Sex, slavery and a dark secret

 

You may wonder what the above mentioned headline has to do with the Nonsuch Antiquarian Society: the connection is Occasional Paper 23, A History of Bourne Hall. In 1796 the mansion that was demolished in 1962 was purchased by Thomas Hercey Barritt who came from Jamaica, where his family had built up considerable estates. This followed a grant of land by Charles II to Lieutenant Hersey Barrett, who went to Jamaica with the British invading force in 1655 when the Spaniards were ejected.

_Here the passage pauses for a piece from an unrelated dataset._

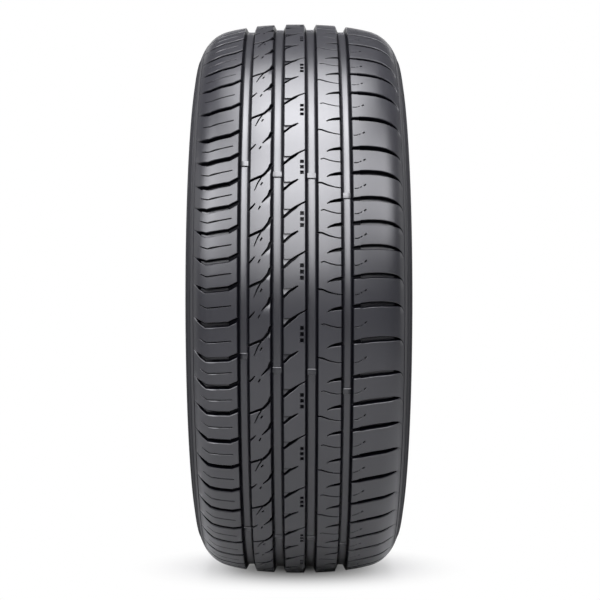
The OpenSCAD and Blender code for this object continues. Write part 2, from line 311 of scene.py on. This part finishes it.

A descendant of Hersey Barrett was Elizabeth Moulton Barrett, who became Elizabeth Barrett Browning, following her elopement with Robert Browning.

 

The headline comes from a Magazine review of a new book by Julia Markus, Dared and Done: The Marriage of Elizabeth Barrett and Robert Browning. According to this book, Elizabeth’s father, the autocratic Moulton Barrett, who had been brought up in Jamaica, became convinced that he was of mixed blood: sexual liaison between the early settlers and African slaves working the plantation had been commonplace. Elizabeth herself is said to have believed that she had some African blood. Moulton Barrett’s fear that the African connection would be revealed by a coloured grandchild led him to forbid his eleven children to marry on pain of disinheritance, hence the elopement.